Родительская бдительность и опека сопровождаются вместе с тем и требованием к ребенку, чтобы он сам прилагал максимальные усилия, вырабатывал у себя максимально возможную физическую ловкость. Здесь отмечается каждое достижение ребенка, и от ребенка неумолимо требуют, чтобы он шел дальше. Среди манус нет таких детей, которые, сделав два-три первых неуверенных шага, упали бы, разбили себе нос, а потом отказывались бы ходить в течение трех последующих месяцев. Суровый образ жизни требует, чтобы дети становились самостоятельными как можно раньше. До тех пор пока ребенок не научится управлять своим телом, он в опасности и дома, и в каноэ, и на маленьких островах. Мать или тетка становятся его рабами, не смеющими оставить его даже на минуту, вынужденными непрерывно следить за его неуверенными шагами. Вот почему каждое новое умение поощряется и настойчиво воспитывается в ребенке. Когда он делает первый шаг, взрослые оставляют свою работу и собираются вокруг него. Однако он не найдет такой сочувствующей аудитории, которая бы погоревала вместе с ним над его первым падением. Его ласково, но твердо поставят на ноги и скажут, чтобы он попытался идти снова. И единственный способ для пего сохранить интерес к себе у обожающего его окружения — это попытаться идти снова. Так душится жалость к себе и делается второй шаг.
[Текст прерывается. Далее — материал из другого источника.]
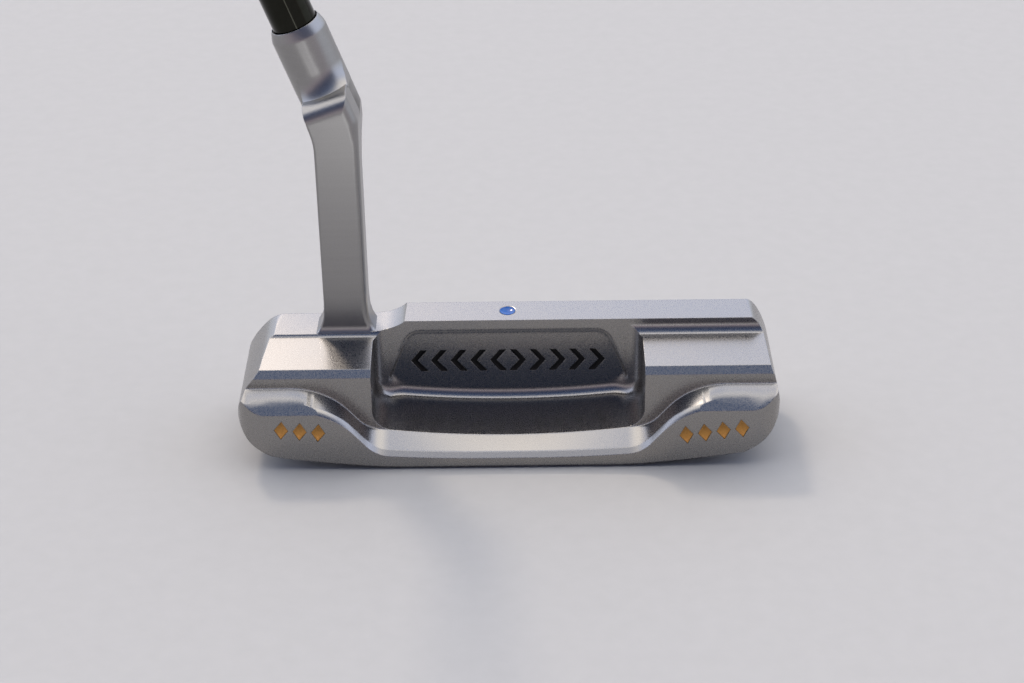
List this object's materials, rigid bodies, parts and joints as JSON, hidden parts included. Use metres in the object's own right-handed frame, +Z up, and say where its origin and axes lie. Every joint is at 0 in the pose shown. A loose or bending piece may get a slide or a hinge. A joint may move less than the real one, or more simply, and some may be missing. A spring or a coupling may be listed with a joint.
{
  "type": "blade putter",
  "caption": "Blade golf putter with heel and toe bumpers, a milled rear cavity, an offset plumber neck, a stepped steel shaft and a flat-sided rubber grip.",
  "frame": {"origin": "the point of the sole that touches the ground at address, middle of the head", "axes": "+X heel to toe, +Y the way the face looks (towards the hole), +Z up; the shaft leans towards -X at the lie angle"},
  "size_m": [0.3849, 0.0445, 0.8387],
  "materials": {
    "blasted_stainless": "bead-blasted stainless steel, satin",
    "milled_stainless": "milled stainless steel, satin",
    "black_chrome": "polished black chrome plating on steel tube",
    "epoxy": "cured epoxy",
    "tape": "paper-backed double-sided tape",
    "grip_rubber": "matt moulded rubber",
    "cap_rubber": "moulded rubber",
    "blue_enamel": "glossy blue paint fill",
    "black_enamel": "black paint fill",
    "gold_enamel": "gold paint fill"
  },
  "bodies": {
    "root": {"head_body": "blasted_stainless", "plumber_neck": "milled_stainless", "shaft": "black_chrome", "hosel_epoxy": "epoxy", "grip_tape": "tape", "grip": "grip_rubber", "grip_end_cap": "cap_rubber", "alignment_dot": "blue_enamel", "cavity_mark_01": "black_enamel", "cavity_mark_02": "black_enamel", "cavity_mark_03": "black_enamel", "cavity_mark_04": "black_enamel", "cavity_mark_05": "black_enamel", "cavity_mark_06": "black_enamel", "cavity_mark_07": "black_enamel", "cavity_mark_08": "black_enamel", "cavity_mark_09": "black_enamel", "cavity_mark_10": "black_enamel", "heel_mark_1": "gold_enamel", "heel_mark_2": "gold_enamel", "heel_mark_3": "gold_enamel", "toe_mark_1": "gold_enamel", "toe_mark_2": "gold_enamel", "toe_mark_3": "gold_enamel", "toe_mark_4": "gold_enamel"}
  },
  "joints": []
}
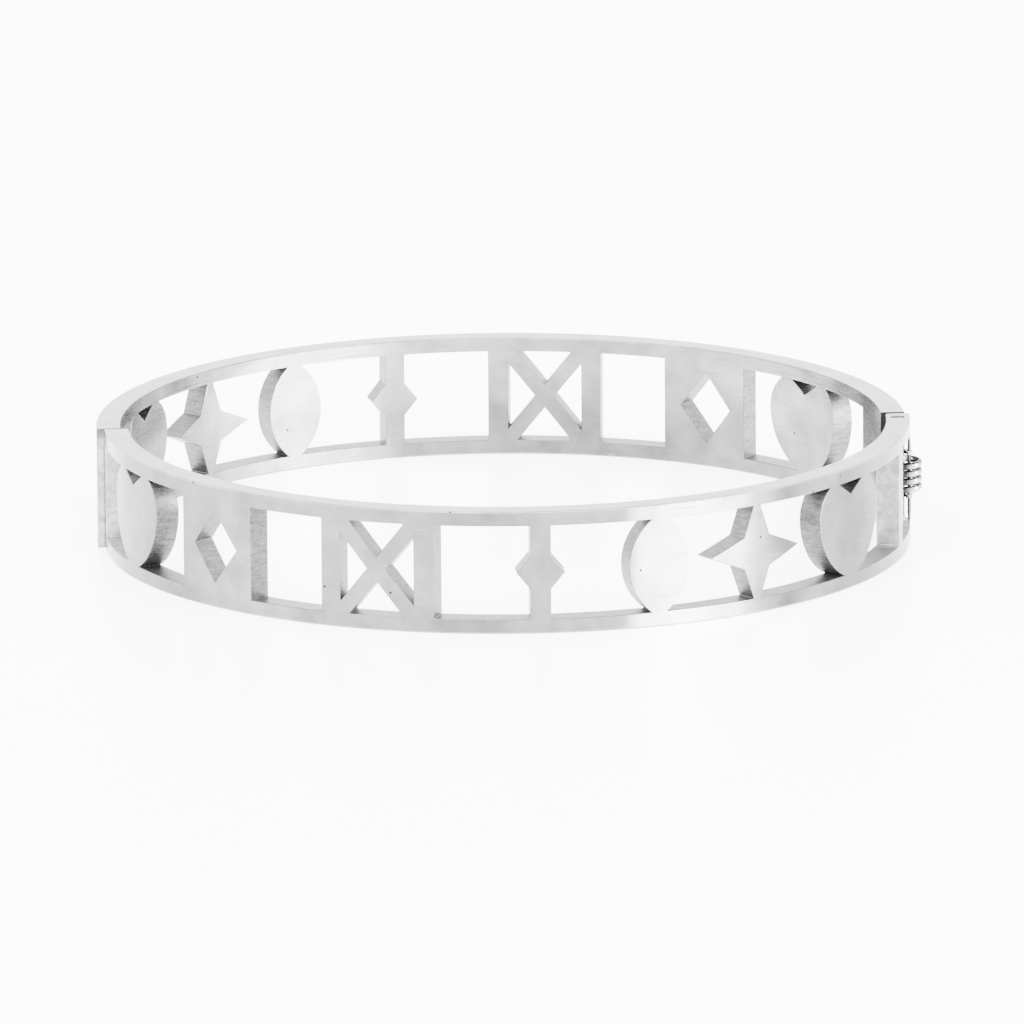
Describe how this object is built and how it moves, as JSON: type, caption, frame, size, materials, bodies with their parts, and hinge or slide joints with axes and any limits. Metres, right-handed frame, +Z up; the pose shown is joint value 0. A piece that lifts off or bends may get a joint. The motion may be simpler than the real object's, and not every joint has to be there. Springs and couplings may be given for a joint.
{
  "type": "nameplate bracelet",
  "caption": "Hinged round bangle of two pierced half bands with hearts and plain geometric ornaments, a sprung pin hinge and a hidden tab clasp.",
  "frame": {"origin": "centre of the outline, on the surface that the lower rim rests on", "axes": "+Z up through the wrist opening, hinge at +X, clasp at -X, front half towards -Y"},
  "size_m": [0.0656, 0.064, 0.0097],
  "materials": {
    "polished_steel": "polished stainless steel, lightly scratched, with sandy cut walls",
    "pin_steel": "drawn steel wire, left bright",
    "spring_wire": "drawn spring wire, smooth"
  },
  "bodies": {
    "back_half": {"back_half": "polished_steel", "clasp_tab": "pin_steel"},
    "front_half": {"front_half": "polished_steel", "hinge_pin": "pin_steel", "hinge_spring": "spring_wire"}
  },
  "joints": [
    {"name": "hinge", "type": "hinge", "parent": "back_half", "child": "front_half", "pos_m": [0.03171, -0.00108, 0.00485], "axis": [0, 0, 1], "range_deg": [0, 70]}
  ]
}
Как только младенец начинает делать свои первые неуверенные шаги, его ставят на дно лагуны во время отлива. Тогда некоторые ее части обнажены, а другие покрыты водою всего лишь па несколько дюймов. Здесь ребенок сидит и играет в воде или делает несколько неуверенных шагов по упругой, губкообразной грязи. Мать не оставляет его и не дает долго быть в лагуне, чтобы он не утомился. Когда он становится старше, ему позволяют бродить по дну во время отливов. Пока он не научится плавать, старшие внимательно следят за тем, чтобы он не попал в глубокую воду. Но этот надзор ненавязчив. Мать оказывается всегда рядом с ним, когда он попадает в трудное положение, но его не изводят и не мучат бесконечными “не смей!”. Весь мир его игры устроен таким образом, что ему позволено делать маленькие ошибки, которые учат его более верным оценкам и большей осторожности. Но ему никогда не позволят сделать ошибку, которая достаточно серьезна, чтобы надолго запугать его или затормозить его активность. Он — канатоходец, обучающийся трюкам, которые мы бы сочли невыносимо тяжелыми для маленьких детей, но его канат протянут над сеткой умелой родительской заботы. Если мы приходим в ужас, видя младенца, который сидит на носу каноэ и которому ничто не мешает упасть в воду, то манус в равной мере пришли бы в ужас от американской матери, которая должна наставлять своего десятилетнего сына не подсовывать пальцы под обод кресла-качалки или не высовывать голову из автомобиля. В такой же мере отталкивающей показалась бы им и наша манера учить детей плавать, бросая их на глубокое место. Картина взрослого, по своей воле ввергающего ребенка в мучительную ситуацию, пользующегося своей силой, чтобы побудить ребенка примириться с необходимостью, вызвала бы у них справедливое негодование. Требовать от детей, чтобы они плавали в три года, могли карабкаться, как молодые обезьяны, даже до трех лет,— все это представляется нам каким-то насилием над природой ребенка. На самом же деле за этим стоит спокойная настойчивость родителей, требующих, чтобы дети пускали в дело каждую частицу энергии и сил, которыми они наделены.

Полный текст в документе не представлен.